Yuan Zhao and Ken Kennedy (2006)
Dependence-based Code Generation for a CELL Processor
In: Proceedings of the 19th International Workshop on Languages and Compilers for Parallel Computing (LCPC 2006), Springer-Verlag, Lecture Notes in Computer Science.
The CELL processor has attracted many interests from research community due to its high performance with special architecture features such as heterogeneous multi-core (PPE and SPEs), parallelism at both coarse (thread) and fine (vector) granularity, high data transfer bandwidth among cores and to memory, and explicit local scratch-pad memory control through DMA. However, obtaining high performance on CELL requires significant programming efforts also due to these architecture features. To remove the burden from ordinary users, previous research have developed an OpenMP compiler for CELL. In this paper, we present and evaluate a dependence-based compiler approach for automatically generating code for CELL from a single source program with no parallelism directives.

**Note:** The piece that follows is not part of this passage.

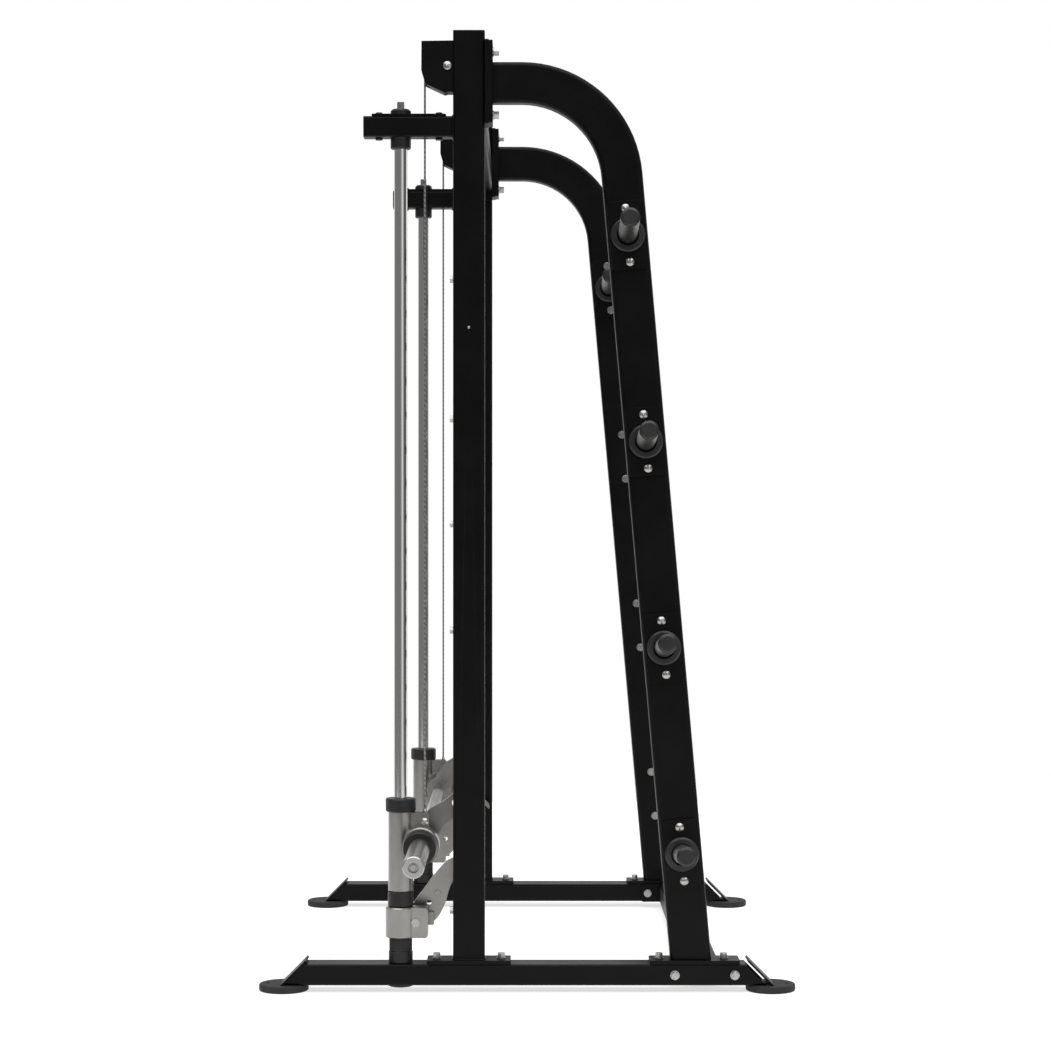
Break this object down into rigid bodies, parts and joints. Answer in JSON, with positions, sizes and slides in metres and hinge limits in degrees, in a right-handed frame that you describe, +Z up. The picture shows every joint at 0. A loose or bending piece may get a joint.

Our code generation model is similar to that of the OpenMP: a loop nest is parallelized across PPE and SPEs and vectorized on each core accordingly, multi-buffering data buffers are created and DMA data transfers are generated automatically. However, compared to the OpenMP model, our approach can also handle the loop nests that carry dependences. To preserve the correct semantics due to dependences, we developed a barrier and a uni-directional synchronization using the on-chip communication mechanisms. We also developed strategies to improve the DMA data movement performance and the vector alignment performance by offloading computation on PPE and exploring memory reuse at the innermost loop. Our experimental evaluation demonstrated that the applicability of our approach, the reduction of the overhead of thread fork-join by parallelizing the whole loop nest that carry dependences, and the effectiveness of loop peeling on PPE for DMA data movement.